By Gaussian elimination, the solution to the original system of linear equations is x=\dfrac{-1}{2} and y=3.

Consider the following system of linear equations:

\begin{cases} \,\,\,\,\,\,\,\,\,\,\,\,y+z=1 \cr \cr x+2y+z=2 \cr \cr 3x+2y+3z=3 \end{cases}

Make a 1 appear in the top right by switching the first and second rows. The resulting system of linear equations is:

\begin{cases} x+2y+z=2 \cr \cr \,\,\,\,\,\,\,\,\,\,\,\,y+z=1 \cr \cr 3x+2y+3z=3 \end{cases}

To make 0 appear in all entries below the top righthand corner, subtract 3 times the first row from the third. The resulting system of linear equations is:

\begin{cases} x+2y+z=2 \cr \cr \,\,\,\,\,\,\,\,\,\,\,y+z=1 \cr \cr \,\,\,\,-4y\,\,\,\,\,\,\,\,=-3 \end{cases}

Now work on row 2. We only need there to be a 1 in the entry in the second row and second column, which there already is. Therefore the second row doesn't need to be altered.

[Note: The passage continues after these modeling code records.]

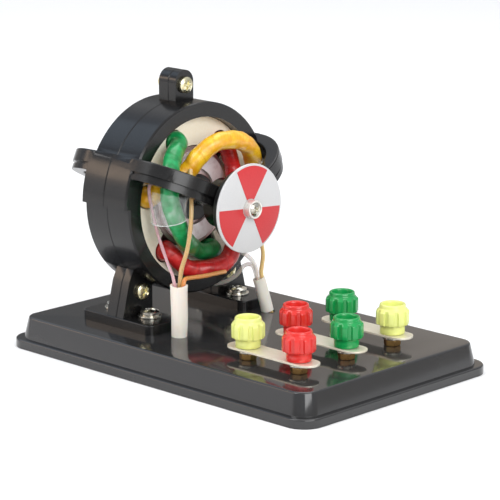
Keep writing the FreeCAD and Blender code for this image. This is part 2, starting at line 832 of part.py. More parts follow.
def disc_screw():
    """The screw in the shaft end, with its head in the boss."""
    seat_x = CARRIER_FRONT_X + DISC_THICKNESS + BOSS_LENGTH - BOSS_RECESS[1]
    head_radius, head_height = DISC_SCREW_HEAD
    screw = pan_screw(M3_RADIUS, DISC_SCREW_LENGTH, head_radius, head_height)
    return placed(screw, (seat_x, 0, AXIS_Z), V(1, 0, 0))


def clamp_screws():
    """Three screws along X through lug and legs, heads in front."""
    front_x = SEAM_X + FRONT_LUG
    length = FRONT_LUG + REAR_LUG + NUT_M4[1] + THREAD_PROUD
    screw = pan_screw(M4_RADIUS, length, *PAN_HEAD_M4)
    return Part.makeCompound([placed(screw, (front_x, y, z), V(1, 0, 0)) for y, z in clamp_places()])


def clamp_nuts():
    """The nuts of the clamp screws, behind the rear half."""
    rear_x = SEAM_X - REAR_LUG
    nut = hex_nut(NUT_M4, M4_RADIUS)
    return Part.makeCompound([placed(nut, (rear_x, y, z), V(-1, 0, 0)) for y, z in clamp_places()])


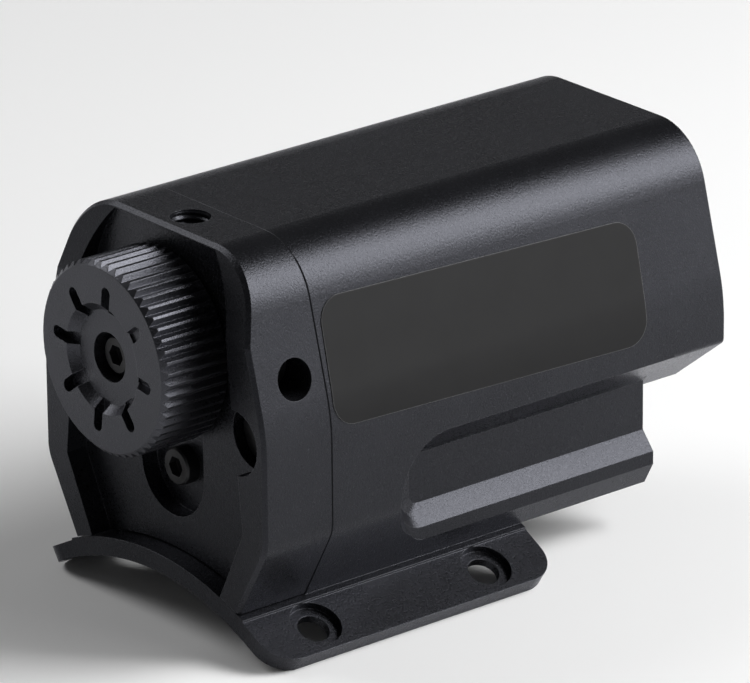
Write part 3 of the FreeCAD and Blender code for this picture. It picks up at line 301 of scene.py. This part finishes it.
def dress_nodes(materials):
    """Gives each solid the finish of its slot in the record."""
    slots = {entry["node"]: entry["material_slot"] for entry in frame["record"]["subparts"]}
    for name, thing in nodes.items():
        thing.data.materials.clear()
        thing.data.materials.append(materials[slots[name]])


# Thread in the open tapped hole

def thread_mesh(name, radius, length, pitch, depth):
    """Makes a right-hand internal thread downwards from the origin, as a thin ribbed skin."""
    around = 48
    rows_per_turn = 8
    rows = int(length / pitch * rows_per_turn)
    mesh = bmesh.new()
    grid = []
    for row in range(rows + 1):
        ring = []
        for step in range(around):
            turn = step / around
            phase = (row / rows_per_turn + turn) % 1.0
            crest = 1.0 - abs(2.0 * phase - 1.0)
            reach = radius - depth * min(1.0, CREST_SHARPNESS * crest) * min(1.0, row / rows_per_turn)
            angle = 2 * math.pi * turn
            spot = (reach * math.cos(angle), reach * math.sin(angle), -row * pitch / rows_per_turn)
            ring.append(mesh.verts.new(spot))
        grid.append(ring)
    for upper, lower in zip(grid, grid[1:]):
        for step in range(around):
            following = (step + 1) % around
            mesh.faces.new((upper[following], lower[following], lower[step], upper[step]))
    data = bpy.data.meshes.new(name)
    mesh.to_mesh(data)
    mesh.free()
    data.shade_smooth()
    thing = bpy.data.objects.new(name, data)
    bpy.context.scene.collection.objects.link(thing)
    return thing


def add_thread(material):
    """Lines the top hole of the cap with its thread."""
    inside = HOLE_RADIUS - THREAD_CLEARANCE
    thing = thread_mesh("top_hole_thread", inside, THREAD_LENGTH, THREAD_PITCH, THREAD_DEPTH)
    thing.matrix_world = Matrix.Translation((0, TOP_HOLE_Y, TOP_Z - THREAD_START))
    thing.data.materials.append(material)
    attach(thing, "base")


# Camera, floor and light

def add_camera():
    """Places the camera that was fitted to the photograph."""
    back = Vector((math.sin(AZIMUTH) * math.cos(ELEVATION), -math.cos(AZIMUTH) * math.cos(ELEVATION),
                   math.sin(ELEVATION)))
    right = Vector((math.cos(AZIMUTH), math.sin(AZIMUTH), 0))
    up = back.cross(right)
    tilted_right = right * math.cos(ROLL) + up * math.sin(ROLL)
    tilted_up = up * math.cos(ROLL) - right * math.sin(ROLL)
    data = bpy.data.cameras.new("camera")
    data.lens = LENS
    data.sensor_width = SENSOR
    data.clip_start = 0.05
    data.clip_end = 50
    camera = bpy.data.objects.new("camera", data)
    bpy.context.scene.collection.objects.link(camera)
    turn = Matrix((tilted_right, tilted_up, back)).transposed().to_4x4()
    camera.matrix_world = Matrix.Translation(AIM + back * DISTANCE) @ turn
    bpy.context.scene.camera = camera


def add_floor(height):
    """Lays a wide pale floor that keeps the object's soft shadow."""
    half = FLOOR_HALF_WIDTH
    data = bpy.data.meshes.new("floor")
    corners = [(-half, -half, height), (half, -half, height), (half, half, height), (-half, half, height)]
    data.from_pydata(corners, [], [(0, 1, 2, 3)])
    floor = bpy.data.objects.new("floor", data)
    bpy.context.scene.collection.objects.link(floor)
    graph = Graph("floor_paper")
    paper = graph.add("ShaderNodeBsdfDiffuse")
    graph.put(paper.inputs["Color"], grey(FLOOR_GREY))
    out = graph.add("ShaderNodeOutputMaterial")
    graph.put(out.inputs["Surface"], paper.outputs["BSDF"])
    data.materials.append(graph.material)


def add_softbox(name, direction, distance, width, height, power, target):
    """Hangs a soft rectangular light that faces the target."""
    data = bpy.data.lights.new(name, "AREA")
    data.shape = "RECTANGLE"
    data.size = width
    data.size_y = height
    data.energy = power
    light = bpy.data.objects.new(name, data)
    bpy.context.scene.collection.objects.link(light)
    away = Vector(direction).normalized()
    light.location = target + away * distance
    light.rotation_euler = away.to_track_quat("Z", "Y").to_euler()


def add_world():
    """Surrounds the scene with a pale horizon that darkens towards the ceiling."""
    world = bpy.data.worlds.new("studio")
    bpy.context.scene.world = world
    world.use_nodes = True
    tree = world.node_tree
    tree.nodes.clear()
    place = tree.nodes.new("ShaderNodeTexCoord")
    split = tree.nodes.new("ShaderNodeSeparateXYZ")
    fade = tree.nodes.new("ShaderNodeMapRange")
    for name, number in (("From Min", HORIZON_HEIGHT), ("From Max", CEILING_HEIGHT),
                         ("To Min", HORIZON_STRENGTH), ("To Max", CEILING_STRENGTH)):
        fade.inputs[name].default_value = number
    shade = tree.nodes.new("ShaderNodeBackground")
    out = tree.nodes.new("ShaderNodeOutputWorld")
    tree.links.new(place.outputs["Generated"], split.inputs["Vector"])
    tree.links.new(split.outputs["Z"], fade.inputs["Value"])
    tree.links.new(fade.outputs["Result"], shade.inputs["Strength"])
    tree.links.new(shade.outputs[0], out.inputs["Surface"])


def add_lights():
    """Lights the object with three softboxes and the world."""
    centre = Vector((0, 10, 15)) * MM
    add_softbox("top_softbox", (0.525, 0.59, 0.613), distance=0.55, width=0.28, height=0.40, power=3.8,
                target=centre)
    add_softbox("right_softbox", (0.85, 0.45, 0.28), distance=0.7, width=0.4, height=0.3, power=1.0,
                target=centre)
    add_softbox("left_softbox", (-0.75, -0.35, 0.75), distance=0.8, width=0.4, height=0.4, power=1.8,
                target=centre)
    add_world()


materials = make_materials()
dress_nodes(materials)
add_thread(materials["black_anodised"])
add_camera()
add_floor(cad_box[0][2])
add_lights()
bpy.context.scene.view_settings.view_transform = "Standard"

Next, make a 0 appear below the first nonzero entry of the second row. Add four times the second row to the third row and obtain the following system of linear equations:

\begin{cases} x+2y+z=2 \cr \cr \,\,\,\,\,\,\,\,\,\,\,\,y+z=1 \cr \cr \,\,\,\,\,\,\,\,\,4y\,\,\,\,\,\,\,\,\,=3 \end{cases}

Lastly, make a 1 appear where the 4 is located. This is accomplished by multiplying the third row by \dfrac{1}{4}. The corresponding system of linear equations is:

\begin{cases} x+2y+z=2 \cr \cr \,\,\,\,\,\,\,\,\,\,\,\,y+z=1 \cr \cr \,\,\,\,\,\,\,\,\,\,\,\,\,\,\,\,\,\,y=\dfrac{3}{4} \end{cases}

In the system of linear equations we have y=\dfrac{3}{4}. Substituting into the equation y+z=1 we have:

y+z=1\\\dfrac{3}{4}+z=1\\z=\dfrac{1}{4}

Lastly, substituting into the first equation:

x+2y+z=2\\x+\dfrac{6}{4}+\dfrac{1}{4}=2\\x=\dfrac{1}{4}

Therefore, the solution to the system of linear equations is x=\dfrac{1}{4}, y=\dfrac{3}{4}, and z=\dfrac{1}{4}.